The real-time feedback mechanism can be viewed by all the courts nationwide, according to the high court.

All courts can access the system to find out whether an accused has pending cases in other courts, which will eliminate any delay in the release of an accused who is the namesake of another accused in another case.

The Supreme Court said it aimed to fully implement the e-warrant system before the end of the year, so all 2,600 courts and 1,900 police stations in the country could undergo trainings online on how to use the system.


“We are able to adopt technologically advanced innovations in our court processes for a more accessible, efficient, effective and responsive administration of justice,” Peralta said.

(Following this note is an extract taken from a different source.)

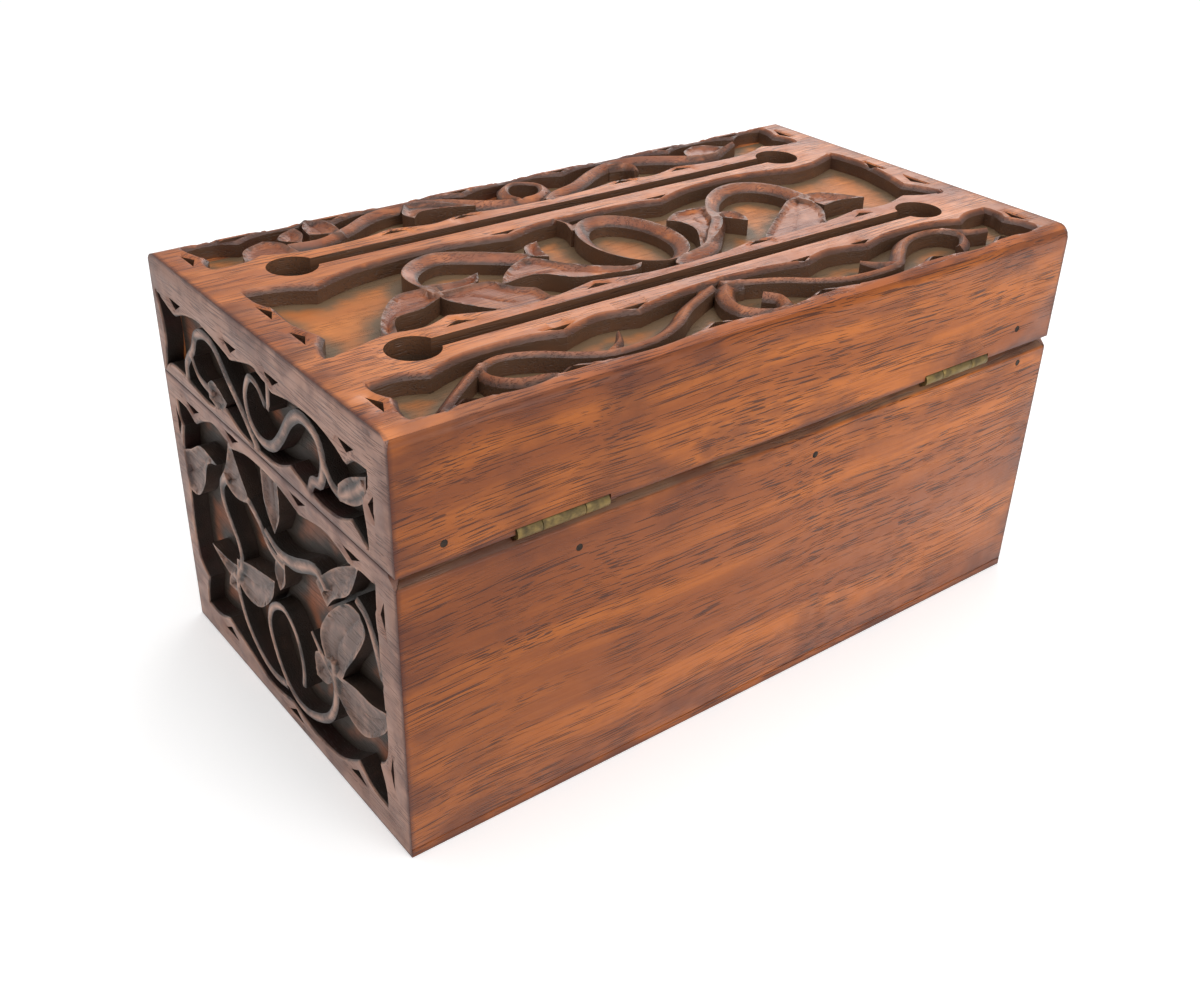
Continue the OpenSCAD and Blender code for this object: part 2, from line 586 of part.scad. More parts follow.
module lid_left_board() { color(wood) on_left() lid_end_board(); }
module lid_right_board() { color(wood) on_right() lid_end_board(); }
module lid_left_fretwork() { color(carved_wood) on_left() lid_end_fret(); }
module lid_right_fretwork() { color(carved_wood) on_right() lid_end_fret(); }

front_band_y = 47.8;
back_band_y = -46;
front_slot_y = 30.4;
back_slot_y = -27.5;

// The two long slots with round ends
module slots() {
    for (y = [front_slot_y, back_slot_y]) translate([0, y, -far / 2]) {
        translate([-slot_reach, -slot_w / 2, 0]) cube([2 * slot_reach, slot_w, far]);
        for (s = [-1, 1]) translate([s * slot_reach, 0, 0]) cylinder(d = slot_end_d, h = far);
    }
}

// The mitres on the top's two ends and its back edge, in the top's own plane
module top_mitres() {
    for (s = [0, 1]) mirror([s, 0, 0]) translate([-end_x, 0, 0]) mitre_waste();
    translate([0, -back_y, 0]) rotate([0, 0, 90]) mitre_waste();
}

module lid_top_board() {
    color(wood) on_top() difference() {
        slab([-end_x, -back_y], [end_x, back_y - fret_t], fret_t, backing_t);
        top_mitres();
        slots();
    }
}

module lid_top_fretwork() {
    color(carved_wood) difference() {
        on_top() difference() {
            slab([-end_x, -back_y], [end_x, back_y], 0, fret_t);
            translate([0, 0, -fret_t - 1]) linear_extrude(fret_t + 2) {
                sawn(centre_opening, centre_straps, centre_leaves, centre_chips);
                translate([0, front_band_y]) sawn(band_opening, front_band_straps, front_band_leaves,
                    concat(band_chips, band_end_chips));
                translate([0, back_band_y]) mirror([0, 1]) sawn(band_opening, back_band_straps, [],
                    concat(band_chips, band_end_chips));
            }
            top_mitres();
            slots();
        }
        rounded_edges_waste();
    }
}

module left_hinge_base_leaf() { color(brass) at_hinge(0) base_leaf(); }
module left_hinge_lid_leaf() { color(brass) at_hinge(0) lid_leaf(); }
module left_hinge_pin() { color(brass) at_hinge(0) hinge_pin(); }
module right_hinge_base_leaf() { color(brass) at_hinge(1) base_leaf(); }
module right_hinge_lid_leaf() { color(brass) at_hinge(1) lid_leaf(); }
module right_hinge_pin() { color(brass) at_hinge(1) hinge_pin(); }

module base_hinge_screws() {
    color(brass) for (i = [0, 1]) at_hinge(i) translate([0, 0, -seam_gap / 2]) at_screws() screw();
}

module lid_hinge_screws() {
    color(brass) for (i = [0, 1]) at_hinge(i) mirror([0, 0, 1]) translate([0, 0, -seam_gap / 2])
        at_screws() screw();
}

module base_panel_pins() { color("gray") at_places(base_pin_places) nail(); }
module lid_panel_pins() { color("gray") at_places(lid_pin_places) nail(); }

bottom_board();
base_back_board();
base_front_board();
base_front_fretwork();
base_left_board();
base_left_fretwork();
base_right_board();
base_right_fretwork();
lid_back_board();
lid_front_board();
lid_front_fretwork();
lid_left_board();
lid_left_fretwork();
lid_right_board();
lid_right_fretwork();
lid_top_board();
lid_top_fretwork();
left_hinge_base_leaf();
left_hinge_lid_leaf();
left_hinge_pin();
right_hinge_base_leaf();
right_hinge_lid_leaf();
right_hinge_pin();
base_hinge_screws();
lid_hinge_screws();
base_panel_pins();
lid_panel_pins();
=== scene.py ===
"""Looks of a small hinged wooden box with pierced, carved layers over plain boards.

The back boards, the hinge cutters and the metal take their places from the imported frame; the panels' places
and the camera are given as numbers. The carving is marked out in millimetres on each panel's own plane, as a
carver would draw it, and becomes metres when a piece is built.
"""
import json
import logging
import math
from dataclasses import dataclass, field, replace
from enum import Enum

import bpy
import numpy as np
from mathutils import Matrix, Vector, noise
from mathutils.geometry import delaunay_2d_cdt
from mathutils.kdtree import KDTree


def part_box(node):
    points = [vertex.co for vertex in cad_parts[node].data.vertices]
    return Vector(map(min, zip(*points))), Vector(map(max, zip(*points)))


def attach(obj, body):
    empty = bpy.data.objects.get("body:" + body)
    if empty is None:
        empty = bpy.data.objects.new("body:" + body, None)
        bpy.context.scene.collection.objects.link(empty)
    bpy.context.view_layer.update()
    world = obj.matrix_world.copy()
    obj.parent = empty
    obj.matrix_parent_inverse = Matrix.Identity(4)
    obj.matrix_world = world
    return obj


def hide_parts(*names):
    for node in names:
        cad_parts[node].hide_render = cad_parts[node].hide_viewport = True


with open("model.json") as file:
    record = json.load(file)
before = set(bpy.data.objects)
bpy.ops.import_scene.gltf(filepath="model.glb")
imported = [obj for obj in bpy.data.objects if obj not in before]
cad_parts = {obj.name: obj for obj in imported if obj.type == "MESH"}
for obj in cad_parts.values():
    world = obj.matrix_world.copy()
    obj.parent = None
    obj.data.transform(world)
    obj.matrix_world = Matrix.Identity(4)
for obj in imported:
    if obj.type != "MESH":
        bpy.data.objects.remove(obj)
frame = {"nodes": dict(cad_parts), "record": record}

log = logging.getLogger("carved_box")
MM = 0.001  # metres in a millimetre; every number below is in millimetres unless it says otherwise
ARRIS = 0.15  # depth of the worn arris round a carved layer
CREST_DEPTH = 0.1  # depth of a strap's ridge below the face
LEAF_DEPTH = 0.15  # depth of a leaf's rim below the face
UNDUG = -9.0  # stands for a point that no strap or leaf covers yet
ON_LINE = 0.13  # how near a point counts as lying on a line, whose marks are 0.25 apart
THINNEST = 0.03  # least thickness of a layer, at its mitres
SLOT_WIDE = 4.8
SLOT_END = 13.0  # diameter of a slot's round ends
SLOT_REACH = 82.5  # from the middle of a slot to the middle of each round end
CHAMFER = 3.2  # along the base's upper edge on the hinge side
ROUNDING = 4.0  # radius of the lid's upper edges
GROOVE_RADIUS = 2.05  # of the groove that a hinge's barrel lies in
GROOVE_SPARE = 0.8  # how much longer the groove is than the barrel
BED_HALF = 1.0  # half the height of the bed for a hinge's leaves
PIN_RADIUS = 0.95
PIN_HOLE = 1.4  # length of the cutter for a pin's hole, half of it in the wood
BOARD_EASE = 0.3
LID_EASE = 0.12
METAL_EASE = 0.12
SHADE_ANGLE = 35  # degrees

Point = tuple[float, float]
Run = list[Point]


# ---------------------------------------------------------------- curves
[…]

Cascolan said the e-warrant system “will contribute in securing an ideal scale of effectiveness in crime solution.”

Video calls

Due to the lockdown since March, government prosecutors were allowed to hold “e-inquests” or inquests through video calls or any online platform so that law enforcers no longer had to physically present the arrested person before the prosecutor.

During an inquest, the prosecutor decides whether a person who was arrested without warrant should be released or charged in court.

Since April, the Supreme Court has allowed courts to hear bail petitions and to conduct case trials by videoconference.

Courts were also allowed to receive and resolve by email complaints for criminal charges, petitions for bail and other court motions.